Das Nachrichtenmagazin „Der Spiegel“ hat es auf den Punkt
gebracht: „Ausgerechnet in der Woche des Parteitages musste die
Familie die ungewollte Schwangerschaft ihrer Tochter bekannt geben.
Für die amerikanischen Konservativen bedeutet das eine Peinlichkeit
sondergleichen. Man wollte über die Bedrohung dieser Welt reden
und war plötzlich im Schlafzimmer der Palin-Tochter gelandet.“
Die amerikanischen Republikaner haben sich große Mühe gegeben,
für ihren nicht mehr jungen Präsidentschaftskandidaten McCain
mittels Fragebogen („Haben sie Pornografie aus dem Internet herunter
geladen?“) einen Vizepräsidenten zu suchen. Die Fahndung
führte schließlich zur Gouverneurin von Alaska, Sarah Palin.

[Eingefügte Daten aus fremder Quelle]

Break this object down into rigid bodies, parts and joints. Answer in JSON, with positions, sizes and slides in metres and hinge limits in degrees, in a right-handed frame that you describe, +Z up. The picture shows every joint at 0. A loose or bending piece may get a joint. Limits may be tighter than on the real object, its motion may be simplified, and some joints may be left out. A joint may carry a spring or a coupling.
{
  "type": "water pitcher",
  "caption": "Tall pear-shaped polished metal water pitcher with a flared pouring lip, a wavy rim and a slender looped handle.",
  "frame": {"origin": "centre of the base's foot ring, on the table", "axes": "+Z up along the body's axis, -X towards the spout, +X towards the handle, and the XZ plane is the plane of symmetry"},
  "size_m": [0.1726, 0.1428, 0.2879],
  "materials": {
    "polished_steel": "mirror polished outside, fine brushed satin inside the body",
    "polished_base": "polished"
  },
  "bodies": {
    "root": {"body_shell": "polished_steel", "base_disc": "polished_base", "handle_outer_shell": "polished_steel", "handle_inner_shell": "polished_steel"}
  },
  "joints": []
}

Die Politikerin erscheint auf den ersten Blick maßgeschneidert
für den bodenständigen amerikanischen Wähler. Sie ist
verheiratet, hat fünf Kinder, ist Mitglied der National Rifle Association
– das ist die Organisation, die jedem Amerikaner eine Schusswaffe
zugestehen will –, ist sehr religiös, und will Sexualkundeunterricht
in Schulen verbieten, denn das sei schließlich Aufgabe der Eltern.

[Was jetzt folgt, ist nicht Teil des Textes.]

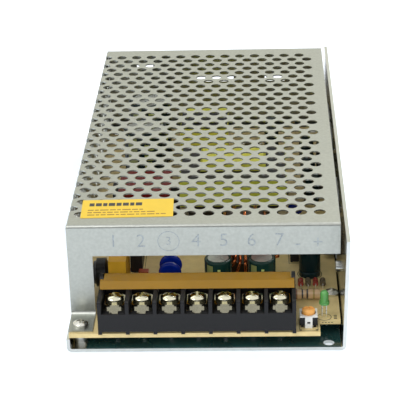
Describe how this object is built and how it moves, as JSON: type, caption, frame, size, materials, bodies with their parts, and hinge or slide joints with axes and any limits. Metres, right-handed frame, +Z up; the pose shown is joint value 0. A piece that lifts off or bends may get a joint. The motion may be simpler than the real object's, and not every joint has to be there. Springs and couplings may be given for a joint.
{
  "type": "switching power supply",
  "caption": "Open-front switching power supply in a folded aluminium chassis with a perforated steel cover, a terminal block under an amber flip lid, a trimmer and a green lamp.",
  "frame": {"origin": "middle of the case footprint, at the underside of the chassis", "axes": "+X to the tall chassis wall, -Y to the terminal end, +Z up"},
  "size_m": [0.099, 0.199, 0.0421],
  "materials": {
    "chassis_aluminium": "mill finish sheet",
    "film_dark": "glossy film",
    "plated_steel": "nickel plated",
    "board_tan": "paper laminate",
    "cover_zinc": "zinc coated sheet",
    "sticker_yellow": "printed film",
    "bright_screw": "bright plated",
    "black_plastic": "moulded",
    "bright_tin": "tinned",
    "amber_plastic": "translucent moulding",
    "pale_plastic": "moulded",
    "orange_plastic": "moulded",
    "green_lens": "translucent lens",
    "black_coating": "dipped coating",
    "amber_box": "moulded box",
    "black_epoxy": "moulded epoxy",
    "blue_coating": "dipped coating",
    "brick_red": "dipped coating",
    "ferrite": "sintered",
    "maroon_winding": "enamelled wire",
    "dark_sleeve": "shrink sleeve",
    "can_metal": "stamped can",
    "yellow_tape": "polyester tape",
    "dark_bobbin": "moulded",
    "olive_tape": "polyester tape",
    "powder_core": "painted powder core",
    "enamelled_copper": "enamelled wire",
    "teal_sleeve": "shrink sleeve",
    "resistor_tan": "lacquered",
    "diode_glass": "glass body",
    "pale_pad": "silicone pad",
    "lime_tape": "polyester tape",
    "lime_box": "dipped box"
  },
  "bodies": {
    "case": {"chassis": "chassis_aluminium", "insulating_film": "film_dark", "standoffs": "plated_steel", "circuit_board": "board_tan", "cover": "cover_zinc", "sticker": "sticker_yellow", "board_screws": "bright_screw", "rear_screws": "bright_screw", "terminal_block": "black_plastic", "terminal_plates": "bright_tin", "clamp_washers": "bright_screw", "terminal_screws": "bright_screw", "trimmer_body": "black_plastic", "trimmer_frame": "pale_plastic", "lamp": "green_lens", "thermistor": "black_coating", "line_capacitor": "amber_box", "bridge_rectifier": "black_epoxy", "disc_capacitors": "blue_coating", "film_capacitor": "brick_red", "line_choke_core": "ferrite", "line_choke_winding": "maroon_winding", "bulk_capacitors": "dark_sleeve", "bulk_capacitor_tops": "can_metal", "driver_core": "ferrite", "driver_winding": "dark_bobbin", "driver_bobbin": "dark_bobbin", "driver_core_tape": "lime_tape", "coupling_capacitor": "lime_box", "small_capacitors": "dark_sleeve", "main_core": "ferrite", "main_winding": "yellow_tape", "main_bobbin": "dark_bobbin", "main_core_tape": "olive_tape", "choke_ring": "powder_core", "choke_winding": "enamelled_copper", "output_capacitors": "teal_sleeve", "output_capacitor_tops": "can_metal", "standing_capacitor": "dark_sleeve", "power_resistor": "resistor_tan", "small_resistors": "resistor_tan", "small_diodes": "diode_glass", "control_chip": "black_epoxy", "power_transistors": "black_epoxy", "output_rectifier": "black_epoxy", "insulating_pads": "pale_pad", "wall_screws": "bright_screw", "component_leads": "bright_tin", "solder_points": "bright_tin", "blue_disc": "blue_coating"},
    "lid": {"flip_lid": "amber_plastic"},
    "knob": {"trimmer_knob": "orange_plastic"}
  },
  "joints": [
    {"name": "lid_hinge", "type": "hinge", "parent": "case", "child": "lid", "pos_m": [-0.00354, -0.083, 0.0194], "axis": [-1, 0, 0], "range_deg": [0, 105]},
    {"name": "trimmer_turn", "type": "hinge", "parent": "case", "child": "knob", "pos_m": [0.03551, -0.0925, 0.0115], "axis": [0, 0, 1], "range_deg": [-105, 105]}
  ]
}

Erfolgreich war sie dabei nicht, wie man an der ungewollten Schwangerschaft
ihrer siebzehnjährigen Tochter Bristol sehen kann. Zu allem Überdruss
muss sich Sarah Palin mit Vorwürfen des Amtsmissbrauchs herumschlagen.
Man weiß also, woran man bei der Politikerin ist, die als Vizepräsidentin
zwar nichts zu sagen hätte, im Falle eines Ablebens des Präsidenten
aber zur amerikanischen Präsidentin aufsteigen würde. Letzteres
erfüllt viele Amerikaner mit Unbehagen, denn Palin vertritt nicht
nur wundersame Werte, sondern ist auch überzeugte Kreationistin.
Der Kreationismus, der seinen Ursprung in amerikanischen protestantischen
Kreisen hat, ist jene unbedarfte Ideologie, die dem Universum ein Alter
von sechstausend Jahren zugesteht. Weltoffenere Kreationisten lassen
sogar ein Alter von zwanzigtausend Jahren durchgehen. Eine Variante,
die Lehre vom „Intelligent Design“, die von Naturwissenschaftern
auch als „Kreationismus im billigen Smoking“ bezeichnet
wird, hat sogar einige Ableger in Europa gebildet. Nun kann jeder glauben,
was er will, solange der Glaube niemandem aufgezwungen wird.
Sarah Palin wird aber vorgeworfen, sie habe in Alaska Bücher aus
Bibliotheken entfernen lassen, in denen die moderne Evolutionstheorie
als Standard des Wissens behandelt wird. Als amerikanische Vizepräsidentin
käme sie mit derartig abseitigen Ambitionen beim Bildungsbürgertum
niemals durch, aber das Entfernen unliebsamer Bücher aus Bibliotheken,
auch der bloße Versuch, sollte zumindest ein Weckruf für
verschlafene demokratische Bürger sein.